> [Material for this exercise]
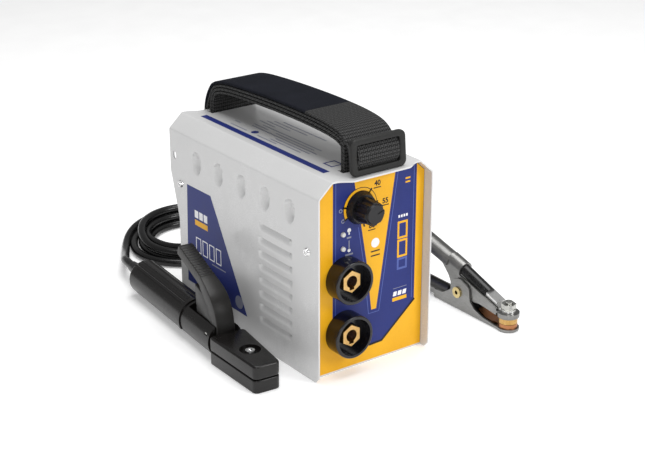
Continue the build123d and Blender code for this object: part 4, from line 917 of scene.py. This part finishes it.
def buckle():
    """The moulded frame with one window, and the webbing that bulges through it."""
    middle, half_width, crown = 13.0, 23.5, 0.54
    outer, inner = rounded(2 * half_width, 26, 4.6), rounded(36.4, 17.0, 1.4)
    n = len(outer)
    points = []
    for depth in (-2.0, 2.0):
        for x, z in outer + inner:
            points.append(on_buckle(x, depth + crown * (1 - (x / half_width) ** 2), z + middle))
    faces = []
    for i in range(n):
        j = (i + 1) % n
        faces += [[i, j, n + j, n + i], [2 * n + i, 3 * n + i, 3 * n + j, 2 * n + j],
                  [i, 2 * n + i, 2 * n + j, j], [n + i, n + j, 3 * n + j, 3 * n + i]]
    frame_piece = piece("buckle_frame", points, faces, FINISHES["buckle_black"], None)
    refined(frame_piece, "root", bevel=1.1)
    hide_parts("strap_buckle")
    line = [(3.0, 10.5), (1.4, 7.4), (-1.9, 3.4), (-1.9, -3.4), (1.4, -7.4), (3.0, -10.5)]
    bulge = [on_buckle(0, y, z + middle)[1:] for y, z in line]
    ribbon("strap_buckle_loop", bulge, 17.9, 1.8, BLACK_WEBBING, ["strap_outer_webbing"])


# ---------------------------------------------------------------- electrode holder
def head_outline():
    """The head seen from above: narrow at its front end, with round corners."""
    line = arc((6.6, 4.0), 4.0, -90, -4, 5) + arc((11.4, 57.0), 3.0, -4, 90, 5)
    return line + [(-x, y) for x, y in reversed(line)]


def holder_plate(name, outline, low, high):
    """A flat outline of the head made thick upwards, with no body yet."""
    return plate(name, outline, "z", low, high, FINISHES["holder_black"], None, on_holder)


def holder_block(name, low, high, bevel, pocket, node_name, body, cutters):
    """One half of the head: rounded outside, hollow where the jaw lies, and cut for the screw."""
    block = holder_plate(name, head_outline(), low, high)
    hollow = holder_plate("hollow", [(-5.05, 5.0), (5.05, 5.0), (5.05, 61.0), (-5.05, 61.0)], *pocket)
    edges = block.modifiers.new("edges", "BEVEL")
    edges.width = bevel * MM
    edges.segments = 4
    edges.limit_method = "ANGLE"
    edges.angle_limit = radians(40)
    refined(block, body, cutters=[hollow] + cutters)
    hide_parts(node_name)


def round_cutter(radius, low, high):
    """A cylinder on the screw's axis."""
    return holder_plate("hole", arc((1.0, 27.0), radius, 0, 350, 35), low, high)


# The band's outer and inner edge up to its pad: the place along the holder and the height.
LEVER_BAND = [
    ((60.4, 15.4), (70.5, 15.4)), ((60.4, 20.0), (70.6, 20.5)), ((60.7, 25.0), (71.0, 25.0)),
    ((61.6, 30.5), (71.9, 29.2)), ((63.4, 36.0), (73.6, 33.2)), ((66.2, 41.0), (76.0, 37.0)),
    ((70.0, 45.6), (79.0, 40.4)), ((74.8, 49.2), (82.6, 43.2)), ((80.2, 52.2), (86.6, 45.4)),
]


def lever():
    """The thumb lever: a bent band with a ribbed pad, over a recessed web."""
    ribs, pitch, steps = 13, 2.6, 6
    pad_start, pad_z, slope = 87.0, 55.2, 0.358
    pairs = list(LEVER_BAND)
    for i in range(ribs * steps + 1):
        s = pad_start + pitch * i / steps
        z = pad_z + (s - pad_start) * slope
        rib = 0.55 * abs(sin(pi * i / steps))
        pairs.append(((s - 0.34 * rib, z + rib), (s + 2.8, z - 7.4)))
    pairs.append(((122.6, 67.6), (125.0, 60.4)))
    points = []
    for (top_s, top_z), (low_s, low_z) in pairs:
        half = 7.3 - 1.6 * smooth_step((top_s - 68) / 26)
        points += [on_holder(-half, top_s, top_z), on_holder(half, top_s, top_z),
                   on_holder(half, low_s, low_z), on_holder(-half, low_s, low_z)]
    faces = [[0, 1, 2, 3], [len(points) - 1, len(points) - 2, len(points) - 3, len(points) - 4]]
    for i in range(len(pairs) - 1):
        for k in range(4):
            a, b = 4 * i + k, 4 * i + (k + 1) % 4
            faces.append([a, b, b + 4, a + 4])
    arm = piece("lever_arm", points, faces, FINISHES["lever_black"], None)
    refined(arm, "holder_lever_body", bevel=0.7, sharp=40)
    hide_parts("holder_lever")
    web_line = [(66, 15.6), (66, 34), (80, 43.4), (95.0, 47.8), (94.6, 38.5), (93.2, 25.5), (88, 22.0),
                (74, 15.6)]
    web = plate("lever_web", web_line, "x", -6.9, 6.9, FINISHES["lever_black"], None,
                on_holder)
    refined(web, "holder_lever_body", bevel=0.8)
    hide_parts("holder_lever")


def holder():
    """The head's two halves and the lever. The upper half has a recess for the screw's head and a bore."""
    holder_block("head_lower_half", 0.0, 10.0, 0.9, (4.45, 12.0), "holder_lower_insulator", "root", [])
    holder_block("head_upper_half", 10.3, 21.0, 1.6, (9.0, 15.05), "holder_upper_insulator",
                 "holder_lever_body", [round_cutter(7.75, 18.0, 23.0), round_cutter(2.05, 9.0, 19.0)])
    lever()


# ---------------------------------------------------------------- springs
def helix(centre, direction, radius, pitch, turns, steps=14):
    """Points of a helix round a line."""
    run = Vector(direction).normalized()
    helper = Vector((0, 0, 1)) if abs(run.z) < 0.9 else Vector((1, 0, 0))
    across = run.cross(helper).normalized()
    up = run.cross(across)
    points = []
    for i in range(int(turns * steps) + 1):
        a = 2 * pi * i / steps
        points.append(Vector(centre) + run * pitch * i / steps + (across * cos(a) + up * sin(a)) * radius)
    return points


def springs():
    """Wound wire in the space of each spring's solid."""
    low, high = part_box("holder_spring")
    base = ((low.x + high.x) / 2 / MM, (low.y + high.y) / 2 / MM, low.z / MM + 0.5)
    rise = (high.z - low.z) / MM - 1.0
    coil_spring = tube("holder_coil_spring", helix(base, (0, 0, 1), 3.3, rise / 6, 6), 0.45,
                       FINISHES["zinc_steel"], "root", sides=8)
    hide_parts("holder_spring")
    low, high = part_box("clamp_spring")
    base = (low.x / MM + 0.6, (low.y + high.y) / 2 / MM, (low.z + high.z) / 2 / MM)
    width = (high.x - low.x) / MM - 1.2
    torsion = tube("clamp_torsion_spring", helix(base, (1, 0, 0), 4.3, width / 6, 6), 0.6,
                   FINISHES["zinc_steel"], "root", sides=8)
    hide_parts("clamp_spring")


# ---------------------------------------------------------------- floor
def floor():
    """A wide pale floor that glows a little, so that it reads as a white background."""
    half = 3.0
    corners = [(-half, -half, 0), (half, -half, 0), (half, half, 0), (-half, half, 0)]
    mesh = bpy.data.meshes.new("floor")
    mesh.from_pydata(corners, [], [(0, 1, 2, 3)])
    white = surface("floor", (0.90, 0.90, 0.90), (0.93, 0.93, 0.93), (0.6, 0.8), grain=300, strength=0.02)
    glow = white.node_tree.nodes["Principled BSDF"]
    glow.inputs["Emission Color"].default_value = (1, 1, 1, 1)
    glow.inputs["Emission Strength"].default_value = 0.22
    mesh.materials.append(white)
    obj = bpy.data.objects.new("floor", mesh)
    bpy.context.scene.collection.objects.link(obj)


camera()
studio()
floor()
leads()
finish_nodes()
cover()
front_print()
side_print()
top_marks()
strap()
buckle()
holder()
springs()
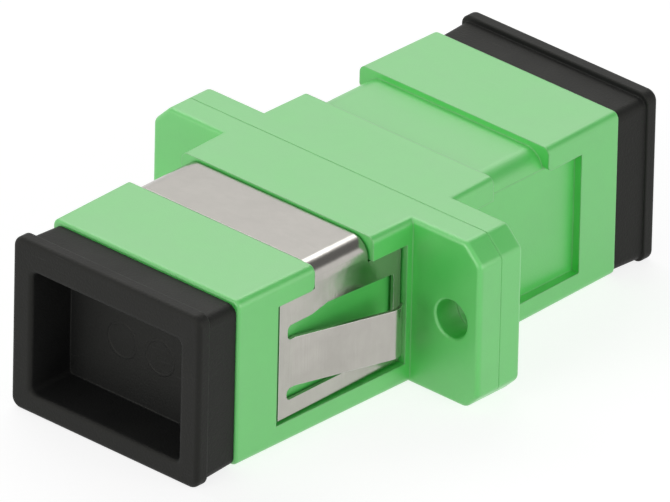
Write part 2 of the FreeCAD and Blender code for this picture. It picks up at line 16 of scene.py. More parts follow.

> [Aim of the task]
Print all of the entries again, exactly as written.

> [Expected output]
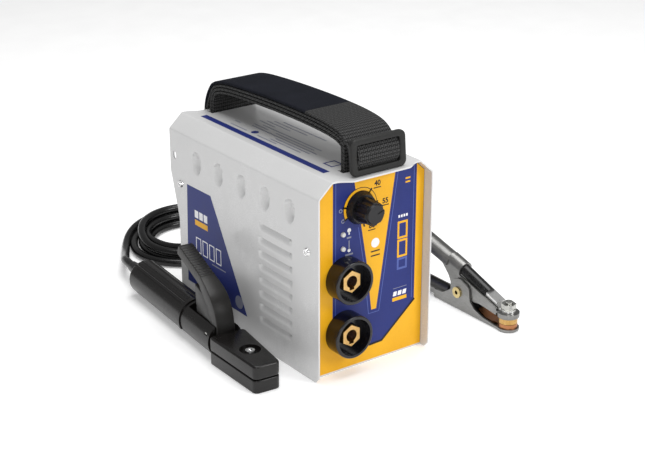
Continue the build123d and Blender code for this object: part 4, from line 917 of scene.py. This part finishes it.
def buckle():
    """The moulded frame with one window, and the webbing that bulges through it."""
    middle, half_width, crown = 13.0, 23.5, 0.54
    outer, inner = rounded(2 * half_width, 26, 4.6), rounded(36.4, 17.0, 1.4)
    n = len(outer)
    points = []
    for depth in (-2.0, 2.0):
        for x, z in outer + inner:
            points.append(on_buckle(x, depth + crown * (1 - (x / half_width) ** 2), z + middle))
    faces = []
    for i in range(n):
        j = (i + 1) % n
        faces += [[i, j, n + j, n + i], [2 * n + i, 3 * n + i, 3 * n + j, 2 * n + j],
                  [i, 2 * n + i, 2 * n + j, j], [n + i, n + j, 3 * n + j, 3 * n + i]]
    frame_piece = piece("buckle_frame", points, faces, FINISHES["buckle_black"], None)
    refined(frame_piece, "root", bevel=1.1)
    hide_parts("strap_buckle")
    line = [(3.0, 10.5), (1.4, 7.4), (-1.9, 3.4), (-1.9, -3.4), (1.4, -7.4), (3.0, -10.5)]
    bulge = [on_buckle(0, y, z + middle)[1:] for y, z in line]
    ribbon("strap_buckle_loop", bulge, 17.9, 1.8, BLACK_WEBBING, ["strap_outer_webbing"])


# ---------------------------------------------------------------- electrode holder
def head_outline():
    """The head seen from above: narrow at its front end, with round corners."""
    line = arc((6.6, 4.0), 4.0, -90, -4, 5) + arc((11.4, 57.0), 3.0, -4, 90, 5)
    return line + [(-x, y) for x, y in reversed(line)]


def holder_plate(name, outline, low, high):
    """A flat outline of the head made thick upwards, with no body yet."""
    return plate(name, outline, "z", low, high, FINISHES["holder_black"], None, on_holder)


def holder_block(name, low, high, bevel, pocket, node_name, body, cutters):
    """One half of the head: rounded outside, hollow where the jaw lies, and cut for the screw."""
    block = holder_plate(name, head_outline(), low, high)
    hollow = holder_plate("hollow", [(-5.05, 5.0), (5.05, 5.0), (5.05, 61.0), (-5.05, 61.0)], *pocket)
    edges = block.modifiers.new("edges", "BEVEL")
    edges.width = bevel * MM
    edges.segments = 4
    edges.limit_method = "ANGLE"
    edges.angle_limit = radians(40)
    refined(block, body, cutters=[hollow] + cutters)
    hide_parts(node_name)


def round_cutter(radius, low, high):
    """A cylinder on the screw's axis."""
    return holder_plate("hole", arc((1.0, 27.0), radius, 0, 350, 35), low, high)


# The band's outer and inner edge up to its pad: the place along the holder and the height.
LEVER_BAND = [
    ((60.4, 15.4), (70.5, 15.4)), ((60.4, 20.0), (70.6, 20.5)), ((60.7, 25.0), (71.0, 25.0)),
    ((61.6, 30.5), (71.9, 29.2)), ((63.4, 36.0), (73.6, 33.2)), ((66.2, 41.0), (76.0, 37.0)),
    ((70.0, 45.6), (79.0, 40.4)), ((74.8, 49.2), (82.6, 43.2)), ((80.2, 52.2), (86.6, 45.4)),
]


def lever():
    """The thumb lever: a bent band with a ribbed pad, over a recessed web."""
    ribs, pitch, steps = 13, 2.6, 6
    pad_start, pad_z, slope = 87.0, 55.2, 0.358
    pairs = list(LEVER_BAND)
    for i in range(ribs * steps + 1):
        s = pad_start + pitch * i / steps
        z = pad_z + (s - pad_start) * slope
        rib = 0.55 * abs(sin(pi * i / steps))
        pairs.append(((s - 0.34 * rib, z + rib), (s + 2.8, z - 7.4)))
    pairs.append(((122.6, 67.6), (125.0, 60.4)))
    points = []
    for (top_s, top_z), (low_s, low_z) in pairs:
        half = 7.3 - 1.6 * smooth_step((top_s - 68) / 26)
        points += [on_holder(-half, top_s, top_z), on_holder(half, top_s, top_z),
                   on_holder(half, low_s, low_z), on_holder(-half, low_s, low_z)]
    faces = [[0, 1, 2, 3], [len(points) - 1, len(points) - 2, len(points) - 3, len(points) - 4]]
    for i in range(len(pairs) - 1):
        for k in range(4):
            a, b = 4 * i + k, 4 * i + (k + 1) % 4
            faces.append([a, b, b + 4, a + 4])
    arm = piece("lever_arm", points, faces, FINISHES["lever_black"], None)
    refined(arm, "holder_lever_body", bevel=0.7, sharp=40)
    hide_parts("holder_lever")
    web_line = [(66, 15.6), (66, 34), (80, 43.4), (95.0, 47.8), (94.6, 38.5), (93.2, 25.5), (88, 22.0),
                (74, 15.6)]
    web = plate("lever_web", web_line, "x", -6.9, 6.9, FINISHES["lever_black"], None,
                on_holder)
    refined(web, "holder_lever_body", bevel=0.8)
    hide_parts("holder_lever")


def holder():
    """The head's two halves and the lever. The upper half has a recess for the screw's head and a bore."""
    holder_block("head_lower_half", 0.0, 10.0, 0.9, (4.45, 12.0), "holder_lower_insulator", "root", [])
    holder_block("head_upper_half", 10.3, 21.0, 1.6, (9.0, 15.05), "holder_upper_insulator",
                 "holder_lever_body", [round_cutter(7.75, 18.0, 23.0), round_cutter(2.05, 9.0, 19.0)])
    lever()


# ---------------------------------------------------------------- springs
def helix(centre, direction, radius, pitch, turns, steps=14):
    """Points of a helix round a line."""
    run = Vector(direction).normalized()
    helper = Vector((0, 0, 1)) if abs(run.z) < 0.9 else Vector((1, 0, 0))
    across = run.cross(helper).normalized()
    up = run.cross(across)
    points = []
    for i in range(int(turns * steps) + 1):
        a = 2 * pi * i / steps
        points.append(Vector(centre) + run * pitch * i / steps + (across * cos(a) + up * sin(a)) * radius)
    return points


def springs():
    """Wound wire in the space of each spring's solid."""
    low, high = part_box("holder_spring")
    base = ((low.x + high.x) / 2 / MM, (low.y + high.y) / 2 / MM, low.z / MM + 0.5)
    rise = (high.z - low.z) / MM - 1.0
    coil_spring = tube("holder_coil_spring", helix(base, (0, 0, 1), 3.3, rise / 6, 6), 0.45,
                       FINISHES["zinc_steel"], "root", sides=8)
    hide_parts("holder_spring")
    low, high = part_box("clamp_spring")
    base = (low.x / MM + 0.6, (low.y + high.y) / 2 / MM, (low.z + high.z) / 2 / MM)
    width = (high.x - low.x) / MM - 1.2
    torsion = tube("clamp_torsion_spring", helix(base, (1, 0, 0), 4.3, width / 6, 6), 0.6,
                   FINISHES["zinc_steel"], "root", sides=8)
    hide_parts("clamp_spring")


# ---------------------------------------------------------------- floor
def floor():
    """A wide pale floor that glows a little, so that it reads as a white background."""
    half = 3.0
    corners = [(-half, -half, 0), (half, -half, 0), (half, half, 0), (-half, half, 0)]
    mesh = bpy.data.meshes.new("floor")
    mesh.from_pydata(corners, [], [(0, 1, 2, 3)])
    white = surface("floor", (0.90, 0.90, 0.90), (0.93, 0.93, 0.93), (0.6, 0.8), grain=300, strength=0.02)
    glow = white.node_tree.nodes["Principled BSDF"]
    glow.inputs["Emission Color"].default_value = (1, 1, 1, 1)
    glow.inputs["Emission Strength"].default_value = 0.22
    mesh.materials.append(white)
    obj = bpy.data.objects.new("floor", mesh)
    bpy.context.scene.collection.objects.link(obj)


camera()
studio()
floor()
leads()
finish_nodes()
cover()
front_print()
side_print()
top_marks()
strap()
buckle()
holder()
springs()
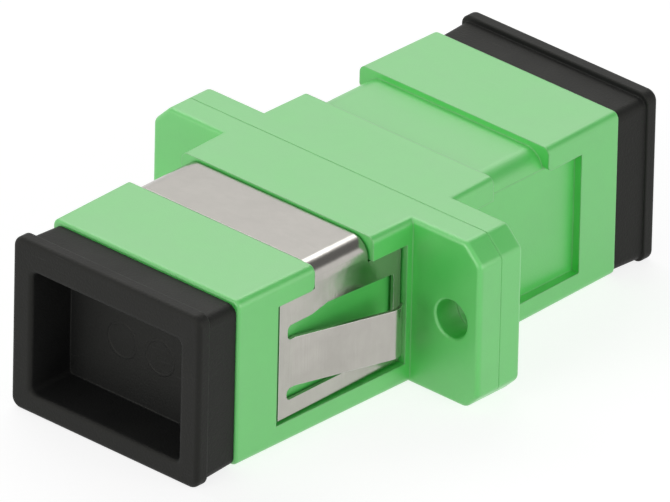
Write part 2 of the FreeCAD and Blender code for this picture. It picks up at line 16 of scene.py. More parts follow.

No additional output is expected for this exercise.